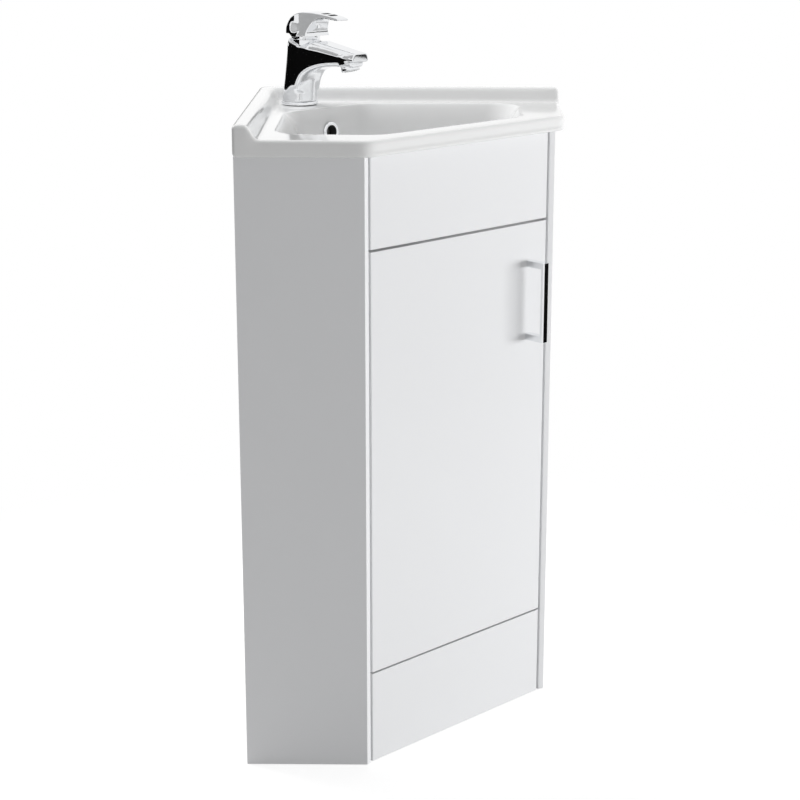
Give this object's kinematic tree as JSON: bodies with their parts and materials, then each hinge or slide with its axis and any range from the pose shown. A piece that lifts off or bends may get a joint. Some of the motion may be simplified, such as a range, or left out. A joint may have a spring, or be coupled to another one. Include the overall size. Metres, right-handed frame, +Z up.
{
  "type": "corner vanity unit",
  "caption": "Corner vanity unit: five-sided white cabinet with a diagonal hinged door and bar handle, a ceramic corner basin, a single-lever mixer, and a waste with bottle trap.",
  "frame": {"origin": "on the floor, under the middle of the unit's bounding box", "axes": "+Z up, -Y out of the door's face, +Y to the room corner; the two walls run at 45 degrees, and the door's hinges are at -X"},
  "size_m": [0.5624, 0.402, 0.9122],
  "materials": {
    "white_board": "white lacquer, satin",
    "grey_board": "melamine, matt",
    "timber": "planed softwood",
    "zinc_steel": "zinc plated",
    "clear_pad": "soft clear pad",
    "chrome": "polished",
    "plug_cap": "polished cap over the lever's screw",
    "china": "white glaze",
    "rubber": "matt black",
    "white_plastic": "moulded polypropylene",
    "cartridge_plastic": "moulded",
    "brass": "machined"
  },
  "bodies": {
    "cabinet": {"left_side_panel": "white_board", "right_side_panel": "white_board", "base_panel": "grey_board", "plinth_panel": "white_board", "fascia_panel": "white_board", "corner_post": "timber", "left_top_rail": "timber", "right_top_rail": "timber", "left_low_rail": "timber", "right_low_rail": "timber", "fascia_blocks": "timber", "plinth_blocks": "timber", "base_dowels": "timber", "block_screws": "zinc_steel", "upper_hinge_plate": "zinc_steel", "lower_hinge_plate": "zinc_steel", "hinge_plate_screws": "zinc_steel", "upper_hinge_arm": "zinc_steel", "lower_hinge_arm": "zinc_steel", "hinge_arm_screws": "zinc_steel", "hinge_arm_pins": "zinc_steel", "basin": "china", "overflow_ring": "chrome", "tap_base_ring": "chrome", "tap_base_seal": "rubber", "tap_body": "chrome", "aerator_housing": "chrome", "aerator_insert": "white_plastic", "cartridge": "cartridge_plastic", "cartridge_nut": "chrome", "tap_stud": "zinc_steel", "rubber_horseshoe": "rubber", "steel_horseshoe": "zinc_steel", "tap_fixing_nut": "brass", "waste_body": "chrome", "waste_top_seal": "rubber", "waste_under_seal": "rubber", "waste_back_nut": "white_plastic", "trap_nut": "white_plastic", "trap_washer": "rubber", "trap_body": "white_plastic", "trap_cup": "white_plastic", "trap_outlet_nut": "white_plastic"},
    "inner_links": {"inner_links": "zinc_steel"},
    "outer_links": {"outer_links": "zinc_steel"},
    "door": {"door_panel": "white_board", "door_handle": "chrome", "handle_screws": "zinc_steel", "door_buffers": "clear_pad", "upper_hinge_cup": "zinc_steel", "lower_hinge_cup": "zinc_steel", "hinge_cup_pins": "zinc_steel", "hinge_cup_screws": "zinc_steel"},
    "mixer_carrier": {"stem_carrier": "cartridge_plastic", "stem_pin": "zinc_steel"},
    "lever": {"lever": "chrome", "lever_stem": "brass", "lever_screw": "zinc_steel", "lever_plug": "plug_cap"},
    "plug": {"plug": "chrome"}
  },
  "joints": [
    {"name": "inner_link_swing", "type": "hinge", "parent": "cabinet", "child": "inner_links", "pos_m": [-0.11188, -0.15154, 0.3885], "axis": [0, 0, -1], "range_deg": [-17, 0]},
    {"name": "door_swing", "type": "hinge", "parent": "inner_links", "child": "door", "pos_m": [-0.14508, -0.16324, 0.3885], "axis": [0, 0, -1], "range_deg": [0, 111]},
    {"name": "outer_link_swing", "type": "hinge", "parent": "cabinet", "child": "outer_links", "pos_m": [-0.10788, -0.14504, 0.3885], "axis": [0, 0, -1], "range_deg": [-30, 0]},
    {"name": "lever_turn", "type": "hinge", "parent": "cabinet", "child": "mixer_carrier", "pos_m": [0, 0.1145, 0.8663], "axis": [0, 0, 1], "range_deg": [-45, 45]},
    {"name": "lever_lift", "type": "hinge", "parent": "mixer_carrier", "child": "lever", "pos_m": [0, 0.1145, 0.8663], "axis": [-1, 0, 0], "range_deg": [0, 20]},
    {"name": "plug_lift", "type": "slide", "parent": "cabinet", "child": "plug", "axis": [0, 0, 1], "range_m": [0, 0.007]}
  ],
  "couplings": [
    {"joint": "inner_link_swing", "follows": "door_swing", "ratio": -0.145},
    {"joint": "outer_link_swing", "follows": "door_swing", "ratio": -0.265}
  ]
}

§ Exercise instructions:
Output all of the data again, exactly.

§ Task output:
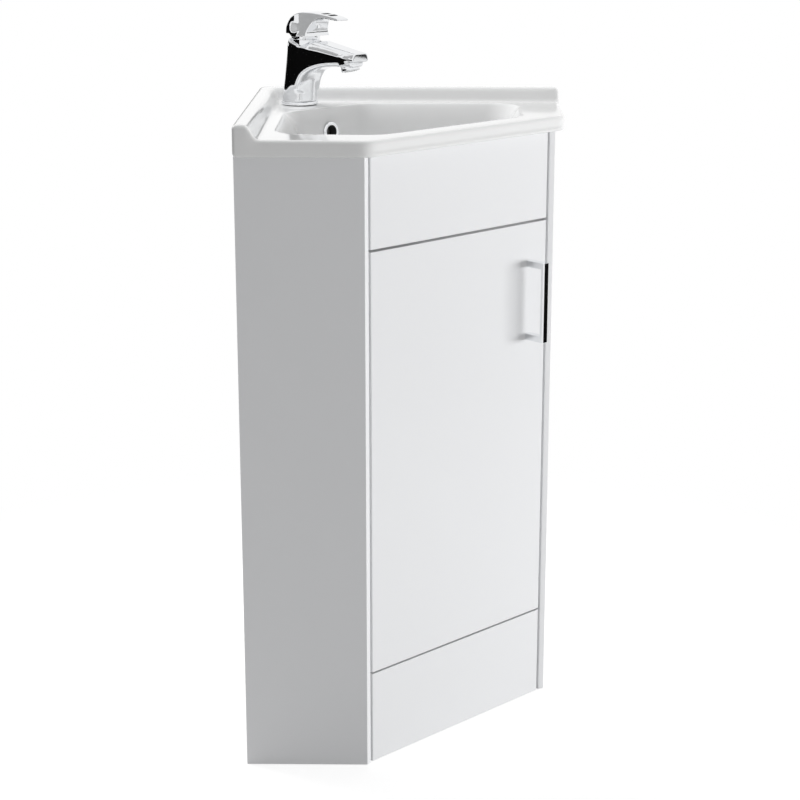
Give this object's kinematic tree as JSON: bodies with their parts and materials, then each hinge or slide with its axis and any range from the pose shown. A piece that lifts off or bends may get a joint. Some of the motion may be simplified, such as a range, or left out. A joint may have a spring, or be coupled to another one. Include the overall size. Metres, right-handed frame, +Z up.
{
  "type": "corner vanity unit",
  "caption": "Corner vanity unit: five-sided white cabinet with a diagonal hinged door and bar handle, a ceramic corner basin, a single-lever mixer, and a waste with bottle trap.",
  "frame": {"origin": "on the floor, under the middle of the unit's bounding box", "axes": "+Z up, -Y out of the door's face, +Y to the room corner; the two walls run at 45 degrees, and the door's hinges are at -X"},
  "size_m": [0.5624, 0.402, 0.9122],
  "materials": {
    "white_board": "white lacquer, satin",
    "grey_board": "melamine, matt",
    "timber": "planed softwood",
    "zinc_steel": "zinc plated",
    "clear_pad": "soft clear pad",
    "chrome": "polished",
    "plug_cap": "polished cap over the lever's screw",
    "china": "white glaze",
    "rubber": "matt black",
    "white_plastic": "moulded polypropylene",
    "cartridge_plastic": "moulded",
    "brass": "machined"
  },
  "bodies": {
    "cabinet": {"left_side_panel": "white_board", "right_side_panel": "white_board", "base_panel": "grey_board", "plinth_panel": "white_board", "fascia_panel": "white_board", "corner_post": "timber", "left_top_rail": "timber", "right_top_rail": "timber", "left_low_rail": "timber", "right_low_rail": "timber", "fascia_blocks": "timber", "plinth_blocks": "timber", "base_dowels": "timber", "block_screws": "zinc_steel", "upper_hinge_plate": "zinc_steel", "lower_hinge_plate": "zinc_steel", "hinge_plate_screws": "zinc_steel", "upper_hinge_arm": "zinc_steel", "lower_hinge_arm": "zinc_steel", "hinge_arm_screws": "zinc_steel", "hinge_arm_pins": "zinc_steel", "basin": "china", "overflow_ring": "chrome", "tap_base_ring": "chrome", "tap_base_seal": "rubber", "tap_body": "chrome", "aerator_housing": "chrome", "aerator_insert": "white_plastic", "cartridge": "cartridge_plastic", "cartridge_nut": "chrome", "tap_stud": "zinc_steel", "rubber_horseshoe": "rubber", "steel_horseshoe": "zinc_steel", "tap_fixing_nut": "brass", "waste_body": "chrome", "waste_top_seal": "rubber", "waste_under_seal": "rubber", "waste_back_nut": "white_plastic", "trap_nut": "white_plastic", "trap_washer": "rubber", "trap_body": "white_plastic", "trap_cup": "white_plastic", "trap_outlet_nut": "white_plastic"},
    "inner_links": {"inner_links": "zinc_steel"},
    "outer_links": {"outer_links": "zinc_steel"},
    "door": {"door_panel": "white_board", "door_handle": "chrome", "handle_screws": "zinc_steel", "door_buffers": "clear_pad", "upper_hinge_cup": "zinc_steel", "lower_hinge_cup": "zinc_steel", "hinge_cup_pins": "zinc_steel", "hinge_cup_screws": "zinc_steel"},
    "mixer_carrier": {"stem_carrier": "cartridge_plastic", "stem_pin": "zinc_steel"},
    "lever": {"lever": "chrome", "lever_stem": "brass", "lever_screw": "zinc_steel", "lever_plug": "plug_cap"},
    "plug": {"plug": "chrome"}
  },
  "joints": [
    {"name": "inner_link_swing", "type": "hinge", "parent": "cabinet", "child": "inner_links", "pos_m": [-0.11188, -0.15154, 0.3885], "axis": [0, 0, -1], "range_deg": [-17, 0]},
    {"name": "door_swing", "type": "hinge", "parent": "inner_links", "child": "door", "pos_m": [-0.14508, -0.16324, 0.3885], "axis": [0, 0, -1], "range_deg": [0, 111]},
    {"name": "outer_link_swing", "type": "hinge", "parent": "cabinet", "child": "outer_links", "pos_m": [-0.10788, -0.14504, 0.3885], "axis": [0, 0, -1], "range_deg": [-30, 0]},
    {"name": "lever_turn", "type": "hinge", "parent": "cabinet", "child": "mixer_carrier", "pos_m": [0, 0.1145, 0.8663], "axis": [0, 0, 1], "range_deg": [-45, 45]},
    {"name": "lever_lift", "type": "hinge", "parent": "mixer_carrier", "child": "lever", "pos_m": [0, 0.1145, 0.8663], "axis": [-1, 0, 0], "range_deg": [0, 20]},
    {"name": "plug_lift", "type": "slide", "parent": "cabinet", "child": "plug", "axis": [0, 0, 1], "range_m": [0, 0.007]}
  ],
  "couplings": [
    {"joint": "inner_link_swing", "follows": "door_swing", "ratio": -0.145},
    {"joint": "outer_link_swing", "follows": "door_swing", "ratio": -0.265}
  ]
}